* [Given task]
Include in the output exactly the lines from the opening of the data through the line containing "floor at z = 0.", and nothing more.
— start Given information —
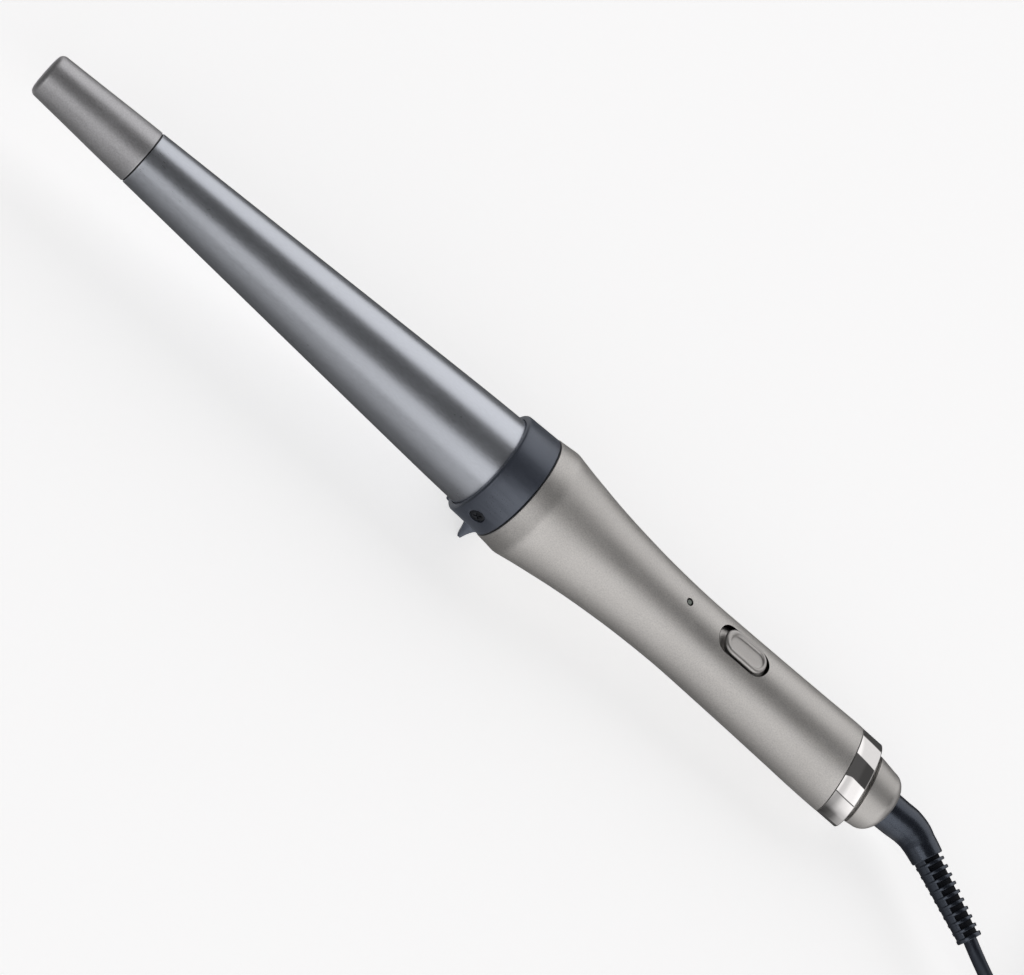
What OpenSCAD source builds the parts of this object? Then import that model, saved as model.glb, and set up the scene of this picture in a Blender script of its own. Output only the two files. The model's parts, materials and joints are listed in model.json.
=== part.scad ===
// Conical curling wand: insulated tip, tapered barrel, dark collar with a
// fold-down safety stand, waisted handle with a slide switch, mirror ring,
// rounded end cap with a swivelling cord, folded mains lead and plug.
//
// Most pieces are drawn along the wand's own axis: x runs from the tip to the
// cord with x = 0 near the collar's rear edge, and z points to the switch
// side. lay() then sets the wand down as it rests: on the two toes of the
// folded stand and the underside of the mirror ring, with the floor at z = 0.

/* [Cool tip] */
// Length of the insulated tip
tip_length = 35; // [30:0.5:42]
// Diameter at the tip's rounded end
tip_end_d = 14; // [13.4:0.1:14.6]
// Width of the dark seam between tip and barrel
tip_seam = 0.4; // [0.3:0.05:0.6]

/* [Barrel] */
// Length of the heated cone in front of the collar
barrel_length = 133; // [130:1:150]
// Diameter of the cone at the tip end
barrel_tip_d = 17.6; // [17.4:0.1:18]
// Diameter of the cone at the collar
barrel_base_d = 31.6; // [31.5:0.1:31.8]
// Wall of the cone
barrel_wall = 1.1; // [0.9:0.1:1.2]

/* [Collar] */
// Diameter of the collar's front edge
collar_front_d = 35.8; // [35.6:0.1:36.4]
// Diameter of the collar's rear edge
collar_rear_d = 36.6; // [36.3:0.1:36.8]
// Diameter of the round recesses for the two screws
screw_recess_d = 5; // [4.8:0.1:5.2]

/* [Safety stand] */
// Half of the angle that the plate covers round the collar
stand_half_angle = 34; // [34:0.5:36]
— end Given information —
* [Solution]
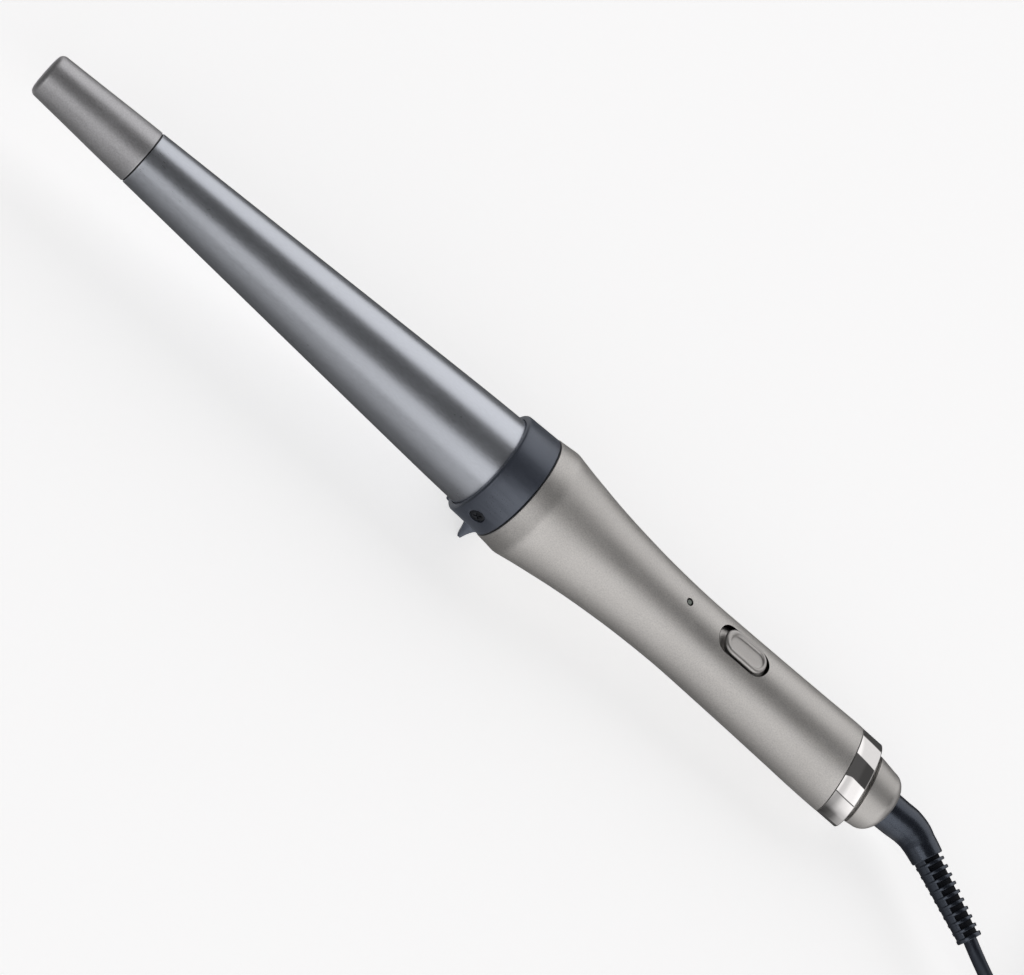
What OpenSCAD source builds the parts of this object? Then import that model, saved as model.glb, and set up the scene of this picture in a Blender script of its own. Output only the two files. The model's parts, materials and joints are listed in model.json.
=== part.scad ===
// Conical curling wand: insulated tip, tapered barrel, dark collar with a
// fold-down safety stand, waisted handle with a slide switch, mirror ring,
// rounded end cap with a swivelling cord, folded mains lead and plug.
//
// Most pieces are drawn along the wand's own axis: x runs from the tip to the
// cord with x = 0 near the collar's rear edge, and z points to the switch
// side. lay() then sets the wand down as it rests: on the two toes of the
// folded stand and the underside of the mirror ring, with the floor at z = 0.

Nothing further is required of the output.